The statement made earlier by the Minister does not at all satisfy me. The Government contemplate a position in which slum landlords shall be able to get the fullest price in the open market for the site value of their land. But what is the real value of any land? It has no value unless it is to be used for some purpose and labour is to be applied to it. Having no value, if it is used for agricultural purposes, it will have a very small value; if it is used for building working-class houses, it will have a somewhat higher value; and if it is used for the purpose of building factories or for some other industrial purpose, it will have a very much higher value still.

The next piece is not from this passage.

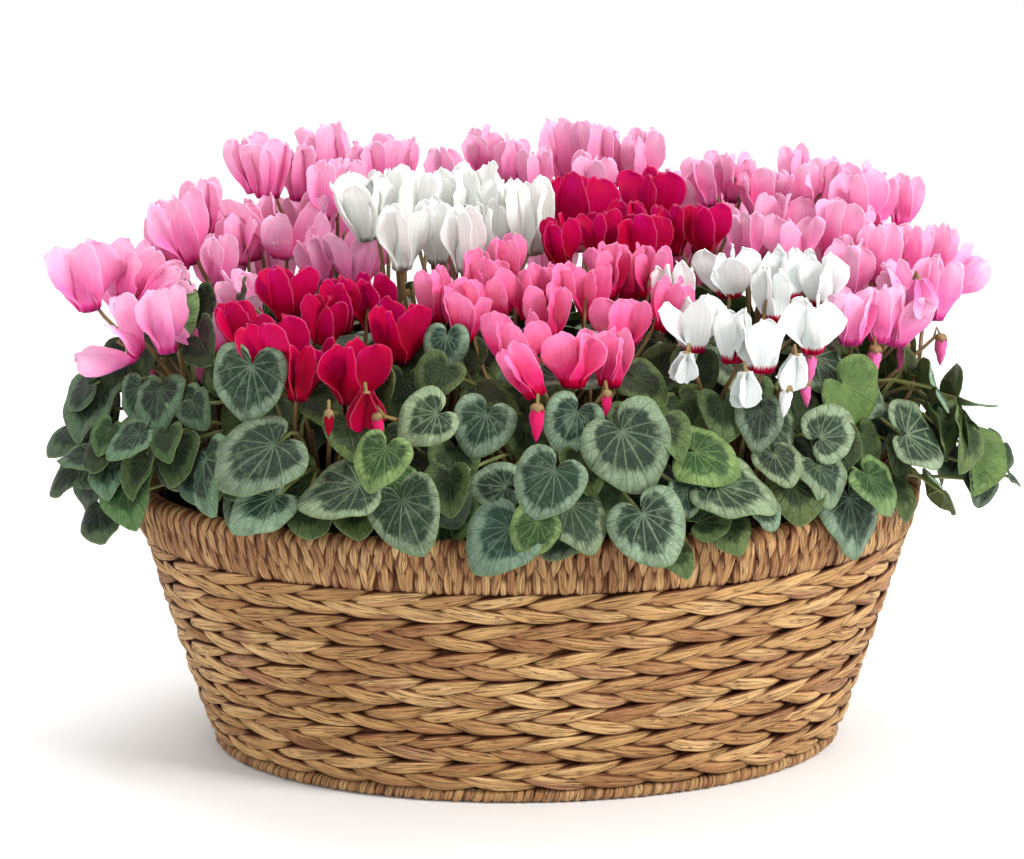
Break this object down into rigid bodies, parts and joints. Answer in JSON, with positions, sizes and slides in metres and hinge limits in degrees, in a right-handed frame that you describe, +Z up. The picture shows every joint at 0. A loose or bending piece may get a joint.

The Minister, because of his desire to see that the slum owners get the fullest measure of compensation, gives assessors the opportunity of valuing the land at its highest possible measure of value. I think that is grossly unfair, and I would like to remind the Government that in a great many of these cases the slum property has been in the same ownership for many years. It was probably purchased at a time when its site value, either as agricultural, housing, or factory land, was very much lower than it is now, and as a consequence of the general increase in the value of land, that value is to be given to the present owner, who is a slum owner.

The Minister himself asked not very long ago, at a certain conference, "Would you compensate a purveyor of rotten meat?" You would not, nor would you compensate the purveyor of rotten property, or the Minister would not have done so then, but since then apparently he has not only become willing to compensate the purveyor of rotten houses, but he is now contemplating the compensation of slum owners on the highest possible site value that can be got in the open market. This Bill contemplates a site value, not for factories or workshops, but for housing purposes, and the Minister himself, or his Department, would never sanction the purchase by a local authority of land at the rate of £400 or £500 per house if such a purchase were contemplated by a local authority. In this case, however, it may work out in that way. If a site somewhere near the City of London in a slum area is to be assessed at the value that it would fetch in the open market for the purposes of industry, it will amount for housing purposes to a high price per house, and an altogether unfair price which will more than adequately compensate the owner. The whole thing is so grossly unfair and has been admittedly unfair in the past. It is amazing that the Minister of Health, particularly after the utterances he has made to the public in the last 12 months or so, should have changed his mind to such an extent as to bring this Clause before the House.